● Task prompt:
Below are the records. List every line holding the word "parts".

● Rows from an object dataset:
======

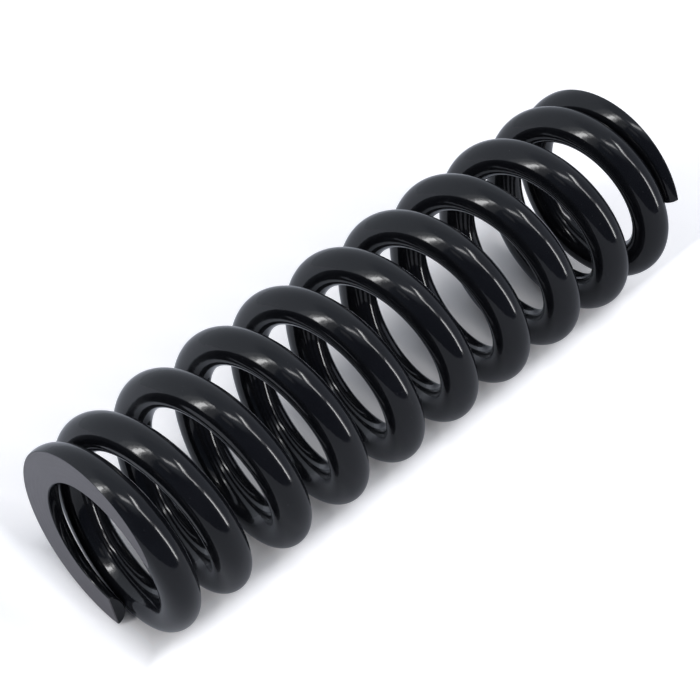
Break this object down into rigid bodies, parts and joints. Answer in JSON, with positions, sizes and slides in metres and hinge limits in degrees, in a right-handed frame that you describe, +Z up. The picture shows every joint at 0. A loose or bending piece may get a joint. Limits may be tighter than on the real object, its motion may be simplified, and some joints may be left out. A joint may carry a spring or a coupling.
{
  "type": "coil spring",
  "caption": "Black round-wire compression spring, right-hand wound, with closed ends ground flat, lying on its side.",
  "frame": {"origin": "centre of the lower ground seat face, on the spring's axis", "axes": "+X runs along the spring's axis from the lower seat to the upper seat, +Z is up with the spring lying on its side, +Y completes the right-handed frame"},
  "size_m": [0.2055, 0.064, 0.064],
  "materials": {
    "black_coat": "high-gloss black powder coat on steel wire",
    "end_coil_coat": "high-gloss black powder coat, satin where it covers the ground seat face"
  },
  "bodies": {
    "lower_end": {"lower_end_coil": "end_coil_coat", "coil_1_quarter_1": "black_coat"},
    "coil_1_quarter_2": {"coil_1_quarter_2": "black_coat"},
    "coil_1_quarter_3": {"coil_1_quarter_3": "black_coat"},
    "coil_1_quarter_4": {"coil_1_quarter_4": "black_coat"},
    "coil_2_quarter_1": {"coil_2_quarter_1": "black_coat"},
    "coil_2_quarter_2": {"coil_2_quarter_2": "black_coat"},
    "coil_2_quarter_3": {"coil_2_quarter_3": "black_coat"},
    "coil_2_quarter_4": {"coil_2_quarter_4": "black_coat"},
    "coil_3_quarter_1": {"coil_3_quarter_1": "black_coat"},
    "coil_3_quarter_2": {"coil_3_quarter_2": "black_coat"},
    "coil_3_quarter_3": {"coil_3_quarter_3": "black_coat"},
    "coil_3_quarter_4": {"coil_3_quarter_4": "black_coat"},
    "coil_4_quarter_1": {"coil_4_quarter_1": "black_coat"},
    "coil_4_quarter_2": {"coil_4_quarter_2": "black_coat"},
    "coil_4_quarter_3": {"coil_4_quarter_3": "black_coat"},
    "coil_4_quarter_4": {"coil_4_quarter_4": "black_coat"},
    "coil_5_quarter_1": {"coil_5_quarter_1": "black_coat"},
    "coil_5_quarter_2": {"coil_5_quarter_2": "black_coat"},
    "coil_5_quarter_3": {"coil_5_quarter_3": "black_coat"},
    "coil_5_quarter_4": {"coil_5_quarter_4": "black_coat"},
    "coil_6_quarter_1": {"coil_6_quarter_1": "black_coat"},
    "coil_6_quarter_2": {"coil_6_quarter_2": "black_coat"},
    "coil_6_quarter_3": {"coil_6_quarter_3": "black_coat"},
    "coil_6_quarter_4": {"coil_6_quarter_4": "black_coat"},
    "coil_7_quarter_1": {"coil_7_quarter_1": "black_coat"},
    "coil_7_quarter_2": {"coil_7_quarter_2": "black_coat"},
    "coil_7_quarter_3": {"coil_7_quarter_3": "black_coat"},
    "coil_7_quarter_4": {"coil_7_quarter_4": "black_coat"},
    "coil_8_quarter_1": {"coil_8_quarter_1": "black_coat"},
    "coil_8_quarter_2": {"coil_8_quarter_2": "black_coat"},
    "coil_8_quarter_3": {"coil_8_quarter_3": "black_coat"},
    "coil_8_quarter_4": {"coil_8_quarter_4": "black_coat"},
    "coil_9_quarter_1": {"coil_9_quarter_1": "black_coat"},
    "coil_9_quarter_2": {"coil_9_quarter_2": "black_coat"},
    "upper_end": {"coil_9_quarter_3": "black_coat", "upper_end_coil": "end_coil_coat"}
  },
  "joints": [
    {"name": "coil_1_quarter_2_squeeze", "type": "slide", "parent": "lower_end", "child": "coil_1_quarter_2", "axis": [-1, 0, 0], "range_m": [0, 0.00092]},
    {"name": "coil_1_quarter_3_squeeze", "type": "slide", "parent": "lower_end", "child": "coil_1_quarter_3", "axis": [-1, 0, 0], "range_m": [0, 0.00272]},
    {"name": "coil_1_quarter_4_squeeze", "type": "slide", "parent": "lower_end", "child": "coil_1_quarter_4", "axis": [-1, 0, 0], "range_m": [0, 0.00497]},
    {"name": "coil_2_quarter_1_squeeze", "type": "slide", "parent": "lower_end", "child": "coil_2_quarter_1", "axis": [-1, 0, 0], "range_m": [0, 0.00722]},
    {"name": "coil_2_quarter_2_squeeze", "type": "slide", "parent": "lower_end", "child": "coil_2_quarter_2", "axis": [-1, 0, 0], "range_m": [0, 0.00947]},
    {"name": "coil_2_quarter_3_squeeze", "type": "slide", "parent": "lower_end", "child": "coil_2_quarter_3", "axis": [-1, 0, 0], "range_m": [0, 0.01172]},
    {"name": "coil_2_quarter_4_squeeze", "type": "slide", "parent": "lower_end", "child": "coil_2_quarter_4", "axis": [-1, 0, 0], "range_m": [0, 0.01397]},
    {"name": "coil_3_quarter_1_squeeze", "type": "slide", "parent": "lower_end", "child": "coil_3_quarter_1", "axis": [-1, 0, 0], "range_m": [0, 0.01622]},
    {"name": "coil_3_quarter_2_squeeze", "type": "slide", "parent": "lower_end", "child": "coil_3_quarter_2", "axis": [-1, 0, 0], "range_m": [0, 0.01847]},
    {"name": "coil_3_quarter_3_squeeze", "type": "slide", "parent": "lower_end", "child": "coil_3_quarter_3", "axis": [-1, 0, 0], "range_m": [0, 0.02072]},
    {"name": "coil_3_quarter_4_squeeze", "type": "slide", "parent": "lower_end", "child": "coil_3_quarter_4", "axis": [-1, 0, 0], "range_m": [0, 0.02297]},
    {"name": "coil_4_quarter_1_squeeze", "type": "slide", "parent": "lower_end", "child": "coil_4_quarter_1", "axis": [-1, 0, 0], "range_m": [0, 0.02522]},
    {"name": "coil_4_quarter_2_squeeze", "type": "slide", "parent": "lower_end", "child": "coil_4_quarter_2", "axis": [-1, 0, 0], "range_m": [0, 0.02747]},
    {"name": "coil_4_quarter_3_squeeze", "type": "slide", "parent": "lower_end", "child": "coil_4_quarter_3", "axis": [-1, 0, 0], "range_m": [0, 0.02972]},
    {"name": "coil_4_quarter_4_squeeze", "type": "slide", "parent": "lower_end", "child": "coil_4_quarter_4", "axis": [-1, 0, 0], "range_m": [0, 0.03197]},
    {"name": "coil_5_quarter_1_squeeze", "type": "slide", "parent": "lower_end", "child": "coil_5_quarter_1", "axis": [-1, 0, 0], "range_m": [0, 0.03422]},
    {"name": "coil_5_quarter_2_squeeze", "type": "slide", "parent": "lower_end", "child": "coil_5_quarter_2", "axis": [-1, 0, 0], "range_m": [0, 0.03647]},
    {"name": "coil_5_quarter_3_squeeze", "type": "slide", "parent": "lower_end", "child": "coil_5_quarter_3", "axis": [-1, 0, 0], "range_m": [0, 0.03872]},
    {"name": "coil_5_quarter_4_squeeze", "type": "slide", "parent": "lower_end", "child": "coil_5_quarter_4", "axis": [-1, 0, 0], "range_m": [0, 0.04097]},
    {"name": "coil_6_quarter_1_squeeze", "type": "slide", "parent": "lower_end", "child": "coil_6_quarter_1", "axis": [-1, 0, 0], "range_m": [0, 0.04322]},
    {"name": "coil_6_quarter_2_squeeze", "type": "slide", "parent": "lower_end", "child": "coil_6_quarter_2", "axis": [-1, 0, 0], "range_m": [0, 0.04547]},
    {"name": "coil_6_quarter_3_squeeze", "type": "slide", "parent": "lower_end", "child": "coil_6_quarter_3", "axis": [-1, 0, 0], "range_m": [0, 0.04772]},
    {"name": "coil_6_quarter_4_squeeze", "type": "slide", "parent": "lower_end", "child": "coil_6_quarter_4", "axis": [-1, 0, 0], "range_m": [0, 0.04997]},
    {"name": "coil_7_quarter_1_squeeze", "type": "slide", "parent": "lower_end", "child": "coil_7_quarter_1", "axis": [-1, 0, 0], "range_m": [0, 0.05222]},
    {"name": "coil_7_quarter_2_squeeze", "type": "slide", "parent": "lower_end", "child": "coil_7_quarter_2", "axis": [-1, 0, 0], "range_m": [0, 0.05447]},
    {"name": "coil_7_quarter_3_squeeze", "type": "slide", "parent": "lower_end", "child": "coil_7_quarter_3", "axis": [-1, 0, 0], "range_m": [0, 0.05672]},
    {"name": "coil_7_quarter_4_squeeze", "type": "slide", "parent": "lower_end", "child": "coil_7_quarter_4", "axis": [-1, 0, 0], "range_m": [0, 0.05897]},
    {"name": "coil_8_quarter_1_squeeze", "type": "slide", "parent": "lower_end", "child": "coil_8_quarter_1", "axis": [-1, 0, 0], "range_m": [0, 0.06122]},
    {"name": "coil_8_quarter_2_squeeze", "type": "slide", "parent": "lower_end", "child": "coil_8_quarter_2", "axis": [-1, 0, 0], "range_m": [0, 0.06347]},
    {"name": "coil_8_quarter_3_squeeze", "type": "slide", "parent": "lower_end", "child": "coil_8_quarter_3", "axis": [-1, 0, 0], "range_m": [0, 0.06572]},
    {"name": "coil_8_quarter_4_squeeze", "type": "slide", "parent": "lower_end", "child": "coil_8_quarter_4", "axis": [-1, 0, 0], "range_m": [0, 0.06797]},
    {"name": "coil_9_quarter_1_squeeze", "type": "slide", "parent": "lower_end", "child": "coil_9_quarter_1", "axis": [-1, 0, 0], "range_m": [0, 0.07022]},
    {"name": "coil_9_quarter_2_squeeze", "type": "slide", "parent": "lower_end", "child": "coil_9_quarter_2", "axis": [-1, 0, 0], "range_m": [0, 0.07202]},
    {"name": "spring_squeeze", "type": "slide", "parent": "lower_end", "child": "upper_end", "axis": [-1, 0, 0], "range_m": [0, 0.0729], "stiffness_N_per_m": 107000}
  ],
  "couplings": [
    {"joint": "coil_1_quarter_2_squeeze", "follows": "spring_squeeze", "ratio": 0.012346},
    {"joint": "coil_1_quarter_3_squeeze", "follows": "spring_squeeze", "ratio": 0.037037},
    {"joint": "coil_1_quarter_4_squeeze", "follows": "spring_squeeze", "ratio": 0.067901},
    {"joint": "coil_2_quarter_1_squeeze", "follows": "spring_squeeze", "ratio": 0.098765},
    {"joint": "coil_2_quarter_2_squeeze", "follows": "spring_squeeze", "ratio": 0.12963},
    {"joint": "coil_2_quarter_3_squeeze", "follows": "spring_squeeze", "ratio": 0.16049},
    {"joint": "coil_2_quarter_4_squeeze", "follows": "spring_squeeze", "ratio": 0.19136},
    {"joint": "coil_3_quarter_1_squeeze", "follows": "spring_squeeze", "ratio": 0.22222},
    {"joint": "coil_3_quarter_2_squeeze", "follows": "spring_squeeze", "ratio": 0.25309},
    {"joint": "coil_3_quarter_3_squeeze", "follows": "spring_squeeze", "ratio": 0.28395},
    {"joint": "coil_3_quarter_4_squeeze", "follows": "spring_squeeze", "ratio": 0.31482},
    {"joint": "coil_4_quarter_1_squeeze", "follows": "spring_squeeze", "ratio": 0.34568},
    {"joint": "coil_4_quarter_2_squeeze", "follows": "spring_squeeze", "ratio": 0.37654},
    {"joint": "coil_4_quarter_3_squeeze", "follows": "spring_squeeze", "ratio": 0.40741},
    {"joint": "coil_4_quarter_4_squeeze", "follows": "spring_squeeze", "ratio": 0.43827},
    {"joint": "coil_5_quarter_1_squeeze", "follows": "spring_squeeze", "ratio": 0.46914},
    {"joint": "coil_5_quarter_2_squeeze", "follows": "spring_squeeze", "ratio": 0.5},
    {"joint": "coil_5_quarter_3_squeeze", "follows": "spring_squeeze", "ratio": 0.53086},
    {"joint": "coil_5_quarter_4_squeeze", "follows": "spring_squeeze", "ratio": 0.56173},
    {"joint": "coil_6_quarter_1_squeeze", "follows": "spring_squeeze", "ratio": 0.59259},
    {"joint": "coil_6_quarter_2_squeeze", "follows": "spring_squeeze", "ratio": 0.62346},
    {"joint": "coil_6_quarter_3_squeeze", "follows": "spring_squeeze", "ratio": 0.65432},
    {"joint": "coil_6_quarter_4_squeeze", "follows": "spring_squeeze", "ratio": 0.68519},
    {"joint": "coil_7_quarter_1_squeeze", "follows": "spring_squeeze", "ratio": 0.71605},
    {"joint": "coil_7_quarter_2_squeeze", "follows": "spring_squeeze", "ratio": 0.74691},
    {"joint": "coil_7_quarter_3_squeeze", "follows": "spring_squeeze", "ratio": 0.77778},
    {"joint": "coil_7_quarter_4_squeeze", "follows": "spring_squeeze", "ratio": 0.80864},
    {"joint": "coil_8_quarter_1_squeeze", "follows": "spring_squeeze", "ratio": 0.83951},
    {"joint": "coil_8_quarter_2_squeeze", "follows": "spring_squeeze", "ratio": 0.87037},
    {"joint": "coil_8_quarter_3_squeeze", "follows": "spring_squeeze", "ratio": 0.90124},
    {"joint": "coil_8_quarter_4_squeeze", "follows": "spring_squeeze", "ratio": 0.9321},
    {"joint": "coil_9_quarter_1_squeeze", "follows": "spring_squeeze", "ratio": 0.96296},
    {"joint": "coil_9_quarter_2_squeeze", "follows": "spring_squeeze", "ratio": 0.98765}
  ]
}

======

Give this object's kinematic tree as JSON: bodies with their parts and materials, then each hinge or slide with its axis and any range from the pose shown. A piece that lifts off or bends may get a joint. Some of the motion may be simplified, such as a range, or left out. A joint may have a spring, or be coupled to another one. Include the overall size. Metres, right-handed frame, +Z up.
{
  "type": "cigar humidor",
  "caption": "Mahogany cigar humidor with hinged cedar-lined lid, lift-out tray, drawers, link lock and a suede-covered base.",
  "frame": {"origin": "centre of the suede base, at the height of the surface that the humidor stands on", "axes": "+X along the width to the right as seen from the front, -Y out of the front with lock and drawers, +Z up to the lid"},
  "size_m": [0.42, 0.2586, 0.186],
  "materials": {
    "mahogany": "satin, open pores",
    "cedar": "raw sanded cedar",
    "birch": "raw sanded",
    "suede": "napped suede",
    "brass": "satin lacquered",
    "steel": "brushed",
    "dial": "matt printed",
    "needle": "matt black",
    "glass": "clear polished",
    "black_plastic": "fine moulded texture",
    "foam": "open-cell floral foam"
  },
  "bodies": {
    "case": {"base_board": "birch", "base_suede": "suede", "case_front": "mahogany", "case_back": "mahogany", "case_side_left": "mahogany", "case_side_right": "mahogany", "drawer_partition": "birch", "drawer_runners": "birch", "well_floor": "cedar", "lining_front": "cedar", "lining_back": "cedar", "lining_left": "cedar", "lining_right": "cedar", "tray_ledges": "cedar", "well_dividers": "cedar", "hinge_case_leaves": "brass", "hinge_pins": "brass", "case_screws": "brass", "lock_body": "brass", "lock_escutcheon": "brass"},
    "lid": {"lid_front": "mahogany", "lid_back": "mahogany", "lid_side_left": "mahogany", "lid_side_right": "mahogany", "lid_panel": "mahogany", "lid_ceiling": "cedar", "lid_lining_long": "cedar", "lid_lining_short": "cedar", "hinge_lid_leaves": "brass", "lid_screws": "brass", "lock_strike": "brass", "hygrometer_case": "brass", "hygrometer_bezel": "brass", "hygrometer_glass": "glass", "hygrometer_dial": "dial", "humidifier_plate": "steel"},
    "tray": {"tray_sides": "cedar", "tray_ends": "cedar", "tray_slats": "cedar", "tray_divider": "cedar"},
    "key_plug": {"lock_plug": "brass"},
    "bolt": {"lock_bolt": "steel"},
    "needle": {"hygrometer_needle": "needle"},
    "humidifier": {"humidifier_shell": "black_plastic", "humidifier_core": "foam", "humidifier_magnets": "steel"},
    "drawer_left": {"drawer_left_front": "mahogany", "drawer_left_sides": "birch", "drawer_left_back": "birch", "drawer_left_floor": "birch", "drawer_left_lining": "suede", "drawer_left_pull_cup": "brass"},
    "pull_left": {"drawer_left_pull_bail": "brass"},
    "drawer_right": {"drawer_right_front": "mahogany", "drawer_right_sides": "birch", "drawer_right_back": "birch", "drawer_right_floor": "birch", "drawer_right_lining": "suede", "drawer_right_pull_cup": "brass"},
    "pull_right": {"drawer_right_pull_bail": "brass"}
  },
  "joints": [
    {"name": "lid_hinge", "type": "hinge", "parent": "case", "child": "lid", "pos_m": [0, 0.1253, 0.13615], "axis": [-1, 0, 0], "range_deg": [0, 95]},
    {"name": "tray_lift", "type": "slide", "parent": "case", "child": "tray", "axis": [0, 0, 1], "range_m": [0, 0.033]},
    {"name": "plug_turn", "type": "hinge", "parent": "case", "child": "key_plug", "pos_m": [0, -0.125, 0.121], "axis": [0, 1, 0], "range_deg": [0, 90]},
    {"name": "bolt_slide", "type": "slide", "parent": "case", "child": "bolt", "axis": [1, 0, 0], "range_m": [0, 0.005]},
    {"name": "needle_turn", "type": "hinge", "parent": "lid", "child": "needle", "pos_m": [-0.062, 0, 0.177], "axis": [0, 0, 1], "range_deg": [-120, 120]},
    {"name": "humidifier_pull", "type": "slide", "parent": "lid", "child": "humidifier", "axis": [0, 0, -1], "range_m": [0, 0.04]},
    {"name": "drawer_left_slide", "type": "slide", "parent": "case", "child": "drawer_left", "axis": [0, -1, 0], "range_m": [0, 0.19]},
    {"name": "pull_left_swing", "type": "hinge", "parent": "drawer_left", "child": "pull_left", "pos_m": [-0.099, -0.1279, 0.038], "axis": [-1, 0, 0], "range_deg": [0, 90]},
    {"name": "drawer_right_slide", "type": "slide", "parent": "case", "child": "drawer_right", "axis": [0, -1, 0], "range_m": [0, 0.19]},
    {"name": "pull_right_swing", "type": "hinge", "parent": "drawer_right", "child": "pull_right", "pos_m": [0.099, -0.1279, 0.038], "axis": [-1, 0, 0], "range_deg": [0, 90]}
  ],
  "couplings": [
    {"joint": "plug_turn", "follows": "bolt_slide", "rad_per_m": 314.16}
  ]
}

======

● Result:
Break this object down into rigid bodies, parts and joints. Answer in JSON, with positions, sizes and slides in metres and hinge limits in degrees, in a right-handed frame that you describe, +Z up. The picture shows every joint at 0. A loose or bending piece may get a joint. Limits may be tighter than on the real object, its motion may be simplified, and some joints may be left out. A joint may carry a spring or a coupling.
Give this object's kinematic tree as JSON: bodies with their parts and materials, then each hinge or slide with its axis and any range from the pose shown. A piece that lifts off or bends may get a joint. Some of the motion may be simplified, such as a range, or left out. A joint may have a spring, or be coupled to another one. Include the overall size. Metres, right-handed frame, +Z up.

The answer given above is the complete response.